Task requirements - Pick out the lines containing "hidden".

Input records -
***
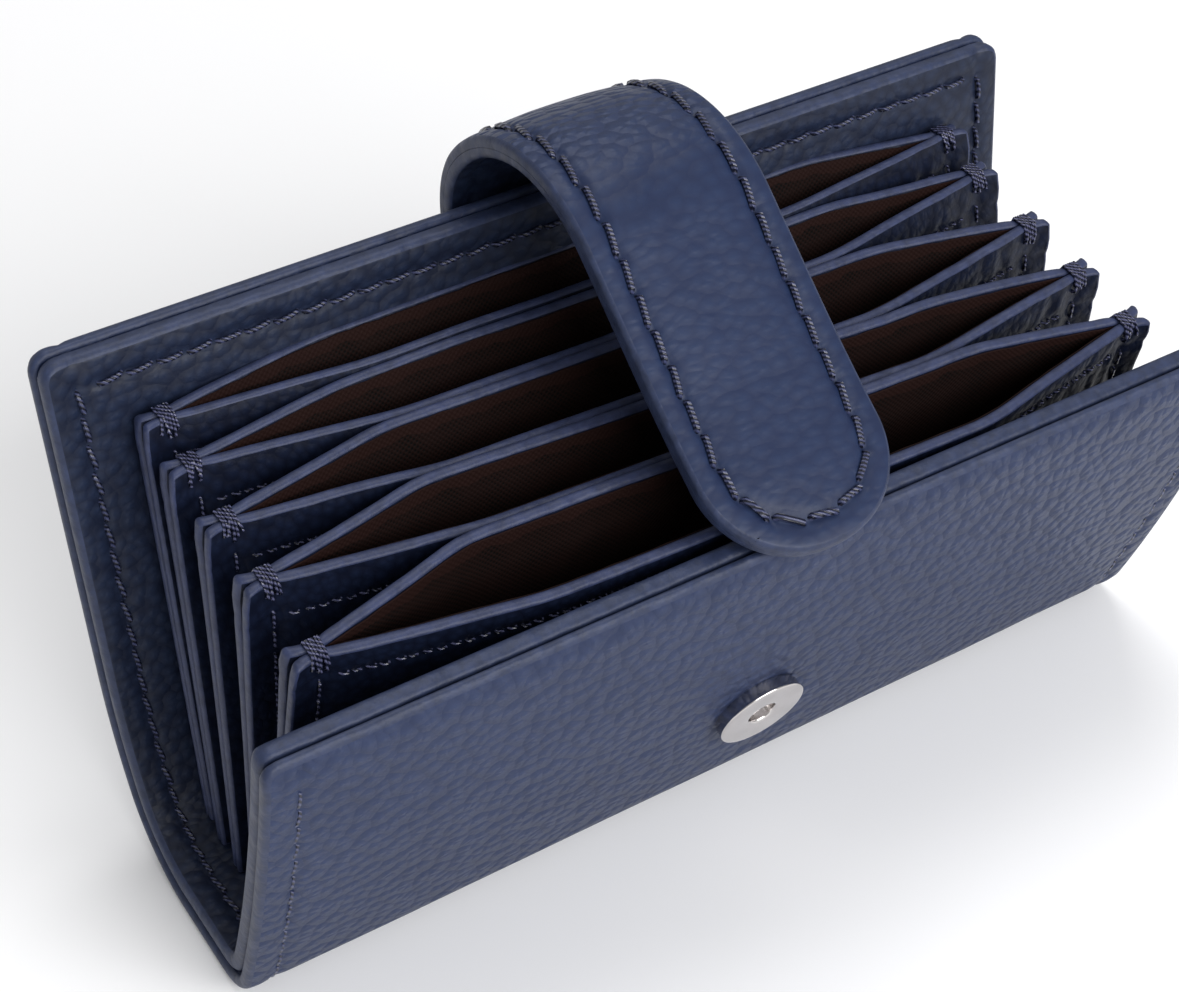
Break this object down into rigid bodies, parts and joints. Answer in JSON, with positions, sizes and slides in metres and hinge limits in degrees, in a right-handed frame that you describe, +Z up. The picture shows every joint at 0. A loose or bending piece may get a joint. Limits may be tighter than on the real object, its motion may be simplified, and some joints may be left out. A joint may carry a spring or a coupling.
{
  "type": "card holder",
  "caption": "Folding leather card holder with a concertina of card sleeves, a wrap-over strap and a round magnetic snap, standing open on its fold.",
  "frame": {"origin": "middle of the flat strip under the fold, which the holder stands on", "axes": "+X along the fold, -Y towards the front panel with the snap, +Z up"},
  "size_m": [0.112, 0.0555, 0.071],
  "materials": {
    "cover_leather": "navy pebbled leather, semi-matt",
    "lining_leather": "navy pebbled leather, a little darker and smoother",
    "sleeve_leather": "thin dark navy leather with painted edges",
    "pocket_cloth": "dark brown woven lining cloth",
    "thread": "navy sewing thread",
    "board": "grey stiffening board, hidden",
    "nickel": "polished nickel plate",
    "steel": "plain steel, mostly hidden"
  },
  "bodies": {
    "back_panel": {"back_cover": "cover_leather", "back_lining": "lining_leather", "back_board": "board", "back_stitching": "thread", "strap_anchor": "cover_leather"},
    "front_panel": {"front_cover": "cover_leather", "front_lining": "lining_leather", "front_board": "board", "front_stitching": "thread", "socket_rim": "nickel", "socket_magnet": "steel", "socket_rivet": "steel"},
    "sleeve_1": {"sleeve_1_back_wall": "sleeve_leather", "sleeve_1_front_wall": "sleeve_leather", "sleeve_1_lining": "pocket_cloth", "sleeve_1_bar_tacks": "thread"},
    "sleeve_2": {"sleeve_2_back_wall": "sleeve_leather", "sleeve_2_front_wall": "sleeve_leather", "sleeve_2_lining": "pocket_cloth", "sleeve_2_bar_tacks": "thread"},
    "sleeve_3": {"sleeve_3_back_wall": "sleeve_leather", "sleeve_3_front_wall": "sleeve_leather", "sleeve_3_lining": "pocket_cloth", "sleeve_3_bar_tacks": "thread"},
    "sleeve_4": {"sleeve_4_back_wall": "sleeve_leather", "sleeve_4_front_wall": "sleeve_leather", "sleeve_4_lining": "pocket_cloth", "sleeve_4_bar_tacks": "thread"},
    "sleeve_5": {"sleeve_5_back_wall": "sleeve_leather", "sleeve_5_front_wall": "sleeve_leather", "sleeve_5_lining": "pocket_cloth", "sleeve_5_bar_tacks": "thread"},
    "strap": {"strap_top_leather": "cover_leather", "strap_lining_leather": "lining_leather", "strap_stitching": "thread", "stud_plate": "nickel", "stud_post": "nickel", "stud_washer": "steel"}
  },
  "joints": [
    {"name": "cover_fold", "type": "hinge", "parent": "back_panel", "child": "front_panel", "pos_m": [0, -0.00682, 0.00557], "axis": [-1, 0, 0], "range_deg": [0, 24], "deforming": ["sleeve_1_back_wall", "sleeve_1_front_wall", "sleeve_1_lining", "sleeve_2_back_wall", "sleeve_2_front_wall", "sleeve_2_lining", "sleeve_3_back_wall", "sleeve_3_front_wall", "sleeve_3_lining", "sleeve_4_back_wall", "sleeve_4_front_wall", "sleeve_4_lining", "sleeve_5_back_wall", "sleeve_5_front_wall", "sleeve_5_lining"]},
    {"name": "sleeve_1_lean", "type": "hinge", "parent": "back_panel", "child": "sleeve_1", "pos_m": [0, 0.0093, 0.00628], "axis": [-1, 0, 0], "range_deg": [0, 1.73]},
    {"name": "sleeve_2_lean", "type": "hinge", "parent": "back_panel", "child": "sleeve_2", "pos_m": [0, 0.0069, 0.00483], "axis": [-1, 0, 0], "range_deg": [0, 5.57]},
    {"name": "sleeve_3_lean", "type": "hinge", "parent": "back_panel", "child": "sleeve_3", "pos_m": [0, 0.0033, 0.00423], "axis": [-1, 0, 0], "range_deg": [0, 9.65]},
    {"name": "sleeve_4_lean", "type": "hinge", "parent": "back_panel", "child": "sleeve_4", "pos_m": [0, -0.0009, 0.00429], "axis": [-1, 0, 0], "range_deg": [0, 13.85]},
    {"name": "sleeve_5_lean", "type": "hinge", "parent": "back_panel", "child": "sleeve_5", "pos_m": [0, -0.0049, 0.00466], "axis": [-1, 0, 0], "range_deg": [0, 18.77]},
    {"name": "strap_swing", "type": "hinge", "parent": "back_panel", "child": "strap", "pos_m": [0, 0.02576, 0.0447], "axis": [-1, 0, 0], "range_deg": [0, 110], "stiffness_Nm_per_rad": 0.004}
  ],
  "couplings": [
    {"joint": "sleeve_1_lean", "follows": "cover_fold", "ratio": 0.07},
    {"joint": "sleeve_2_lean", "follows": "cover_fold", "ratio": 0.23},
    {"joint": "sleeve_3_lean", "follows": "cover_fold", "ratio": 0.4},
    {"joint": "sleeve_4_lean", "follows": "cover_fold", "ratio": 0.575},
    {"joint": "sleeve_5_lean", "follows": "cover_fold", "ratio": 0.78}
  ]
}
***
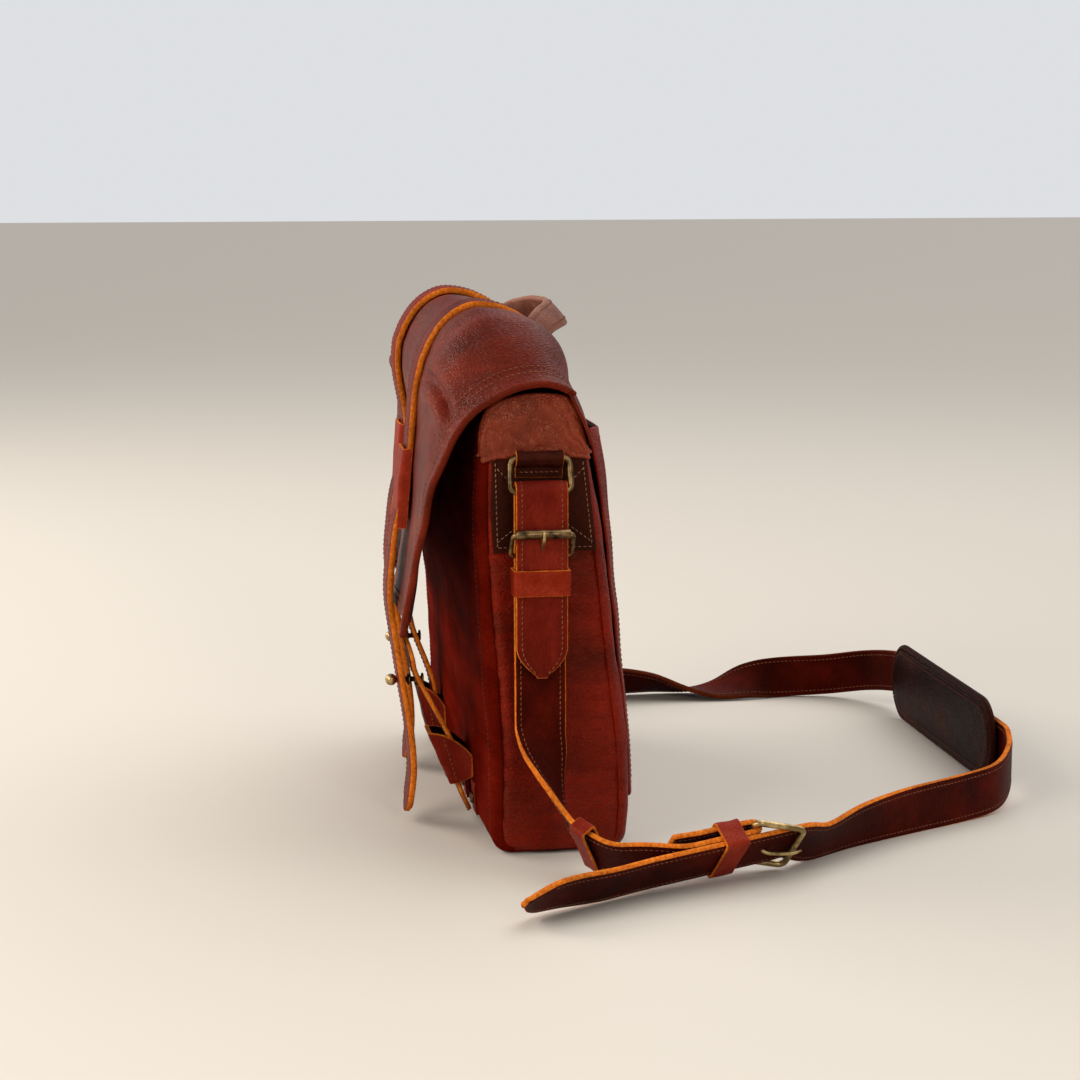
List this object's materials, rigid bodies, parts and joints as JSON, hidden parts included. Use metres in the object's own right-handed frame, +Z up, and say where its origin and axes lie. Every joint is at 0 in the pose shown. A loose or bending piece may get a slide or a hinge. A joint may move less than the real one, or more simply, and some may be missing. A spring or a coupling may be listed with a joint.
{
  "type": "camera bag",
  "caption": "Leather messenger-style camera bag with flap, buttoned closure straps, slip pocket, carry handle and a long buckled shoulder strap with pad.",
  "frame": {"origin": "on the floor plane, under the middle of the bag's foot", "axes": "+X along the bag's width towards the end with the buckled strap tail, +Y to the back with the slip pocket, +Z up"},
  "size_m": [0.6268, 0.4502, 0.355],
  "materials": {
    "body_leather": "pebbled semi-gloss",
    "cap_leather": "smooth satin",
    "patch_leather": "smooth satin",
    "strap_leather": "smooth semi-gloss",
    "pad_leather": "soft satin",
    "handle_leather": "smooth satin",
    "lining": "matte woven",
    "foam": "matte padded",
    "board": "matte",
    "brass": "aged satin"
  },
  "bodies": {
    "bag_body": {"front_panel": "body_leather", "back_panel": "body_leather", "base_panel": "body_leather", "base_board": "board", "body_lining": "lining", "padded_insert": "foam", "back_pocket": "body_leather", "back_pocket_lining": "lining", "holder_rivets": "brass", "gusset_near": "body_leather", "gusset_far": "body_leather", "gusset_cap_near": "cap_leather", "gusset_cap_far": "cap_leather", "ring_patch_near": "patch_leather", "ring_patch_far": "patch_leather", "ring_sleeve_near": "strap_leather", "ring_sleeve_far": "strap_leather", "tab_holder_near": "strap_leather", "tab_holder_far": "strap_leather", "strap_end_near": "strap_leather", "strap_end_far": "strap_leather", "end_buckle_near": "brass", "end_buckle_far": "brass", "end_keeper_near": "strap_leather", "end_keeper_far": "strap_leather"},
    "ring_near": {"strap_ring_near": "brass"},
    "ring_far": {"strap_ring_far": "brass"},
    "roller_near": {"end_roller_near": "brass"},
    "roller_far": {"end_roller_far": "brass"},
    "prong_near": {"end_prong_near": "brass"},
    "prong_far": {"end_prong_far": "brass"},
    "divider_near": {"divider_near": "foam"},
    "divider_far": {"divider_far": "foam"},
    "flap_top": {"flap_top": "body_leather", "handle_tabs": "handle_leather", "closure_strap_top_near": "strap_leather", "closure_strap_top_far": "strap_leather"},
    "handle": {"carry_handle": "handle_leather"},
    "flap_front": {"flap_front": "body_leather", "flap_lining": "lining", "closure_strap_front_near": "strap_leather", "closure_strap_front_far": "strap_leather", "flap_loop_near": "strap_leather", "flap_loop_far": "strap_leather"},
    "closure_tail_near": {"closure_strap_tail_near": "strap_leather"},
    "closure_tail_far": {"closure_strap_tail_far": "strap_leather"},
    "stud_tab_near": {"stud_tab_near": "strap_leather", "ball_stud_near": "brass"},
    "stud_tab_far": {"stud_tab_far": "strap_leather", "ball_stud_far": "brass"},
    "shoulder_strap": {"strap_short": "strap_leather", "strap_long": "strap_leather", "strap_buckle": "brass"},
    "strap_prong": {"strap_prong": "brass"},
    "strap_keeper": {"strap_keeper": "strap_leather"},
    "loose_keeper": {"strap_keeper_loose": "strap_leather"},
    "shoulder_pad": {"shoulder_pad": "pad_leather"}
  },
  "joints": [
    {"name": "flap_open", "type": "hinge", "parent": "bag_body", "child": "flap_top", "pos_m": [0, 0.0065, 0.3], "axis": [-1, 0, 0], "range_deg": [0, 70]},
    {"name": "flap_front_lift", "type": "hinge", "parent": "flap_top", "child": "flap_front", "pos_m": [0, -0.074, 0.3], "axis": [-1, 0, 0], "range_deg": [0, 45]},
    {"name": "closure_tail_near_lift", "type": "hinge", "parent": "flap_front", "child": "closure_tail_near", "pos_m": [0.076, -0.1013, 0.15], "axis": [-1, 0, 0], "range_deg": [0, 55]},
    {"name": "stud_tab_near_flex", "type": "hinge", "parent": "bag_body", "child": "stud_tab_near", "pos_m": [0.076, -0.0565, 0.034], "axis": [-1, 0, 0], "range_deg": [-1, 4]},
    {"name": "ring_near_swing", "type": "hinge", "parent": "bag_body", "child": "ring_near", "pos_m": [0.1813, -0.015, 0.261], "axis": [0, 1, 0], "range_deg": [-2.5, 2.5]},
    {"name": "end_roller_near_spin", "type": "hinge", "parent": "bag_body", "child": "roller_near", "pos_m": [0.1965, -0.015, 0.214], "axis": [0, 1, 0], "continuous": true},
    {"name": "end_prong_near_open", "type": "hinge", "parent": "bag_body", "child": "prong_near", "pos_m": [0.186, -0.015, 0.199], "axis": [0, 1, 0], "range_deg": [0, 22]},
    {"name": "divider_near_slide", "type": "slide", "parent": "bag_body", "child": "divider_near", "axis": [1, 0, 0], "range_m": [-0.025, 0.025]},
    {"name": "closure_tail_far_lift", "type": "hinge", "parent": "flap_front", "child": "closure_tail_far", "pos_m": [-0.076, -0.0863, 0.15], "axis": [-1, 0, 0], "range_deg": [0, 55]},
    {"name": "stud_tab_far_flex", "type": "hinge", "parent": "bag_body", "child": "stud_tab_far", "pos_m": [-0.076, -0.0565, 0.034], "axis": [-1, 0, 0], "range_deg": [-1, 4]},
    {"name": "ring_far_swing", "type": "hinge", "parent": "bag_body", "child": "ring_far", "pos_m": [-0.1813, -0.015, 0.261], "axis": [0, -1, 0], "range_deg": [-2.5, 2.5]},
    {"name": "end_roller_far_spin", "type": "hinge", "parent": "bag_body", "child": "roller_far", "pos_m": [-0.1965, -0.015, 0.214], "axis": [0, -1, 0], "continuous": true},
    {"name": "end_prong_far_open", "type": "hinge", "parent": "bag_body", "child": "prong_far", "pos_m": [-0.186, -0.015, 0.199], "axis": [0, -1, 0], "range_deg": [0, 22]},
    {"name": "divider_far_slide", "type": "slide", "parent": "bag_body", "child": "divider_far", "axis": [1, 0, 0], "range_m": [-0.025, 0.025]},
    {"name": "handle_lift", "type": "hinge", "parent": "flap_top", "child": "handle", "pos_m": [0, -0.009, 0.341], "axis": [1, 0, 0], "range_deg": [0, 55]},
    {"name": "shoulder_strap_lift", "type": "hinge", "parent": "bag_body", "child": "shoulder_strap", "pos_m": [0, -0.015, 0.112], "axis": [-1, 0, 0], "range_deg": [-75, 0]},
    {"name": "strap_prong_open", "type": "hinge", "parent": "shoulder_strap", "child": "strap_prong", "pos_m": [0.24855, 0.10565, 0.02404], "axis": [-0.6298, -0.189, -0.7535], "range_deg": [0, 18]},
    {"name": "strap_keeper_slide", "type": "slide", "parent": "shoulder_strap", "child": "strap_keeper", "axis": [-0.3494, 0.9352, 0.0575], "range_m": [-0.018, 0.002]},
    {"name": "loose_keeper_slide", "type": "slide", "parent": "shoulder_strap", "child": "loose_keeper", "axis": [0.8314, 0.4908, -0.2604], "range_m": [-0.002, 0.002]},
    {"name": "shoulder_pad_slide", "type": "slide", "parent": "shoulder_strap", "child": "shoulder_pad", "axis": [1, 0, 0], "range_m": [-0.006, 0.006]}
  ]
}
***
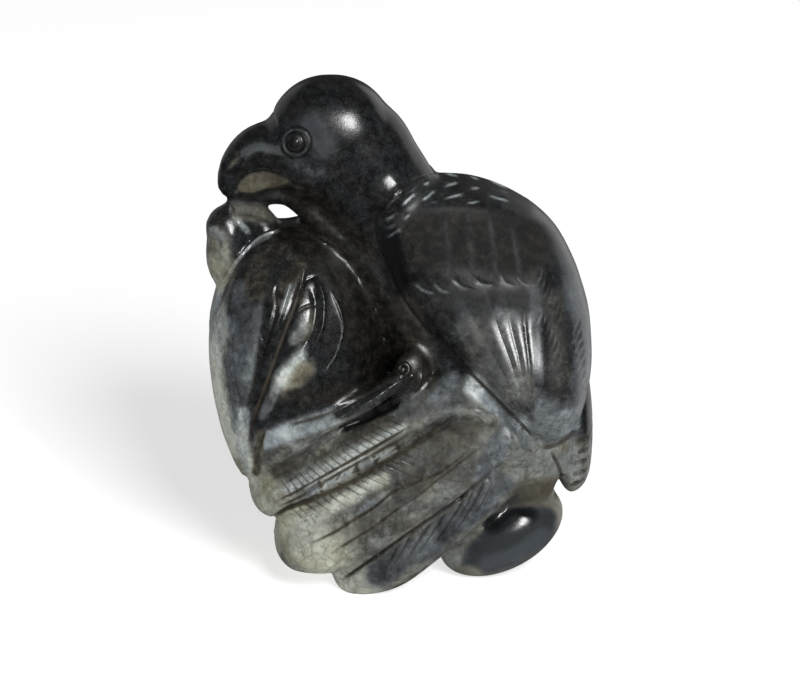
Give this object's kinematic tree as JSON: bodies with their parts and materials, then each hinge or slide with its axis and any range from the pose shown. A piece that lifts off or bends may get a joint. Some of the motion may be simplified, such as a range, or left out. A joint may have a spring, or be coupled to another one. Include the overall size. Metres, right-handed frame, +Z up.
***
The result -
    "board": "grey stiffening board, hidden",
    "steel": "plain steel, mostly hidden"
List this object's materials, rigid bodies, parts and joints as JSON, hidden parts included. Use metres in the object's own right-handed frame, +Z up, and say where its origin and axes lie. Every joint is at 0 in the pose shown. A loose or bending piece may get a slide or a hinge. A joint may move less than the real one, or more simply, and some may be missing. A spring or a coupling may be listed with a joint.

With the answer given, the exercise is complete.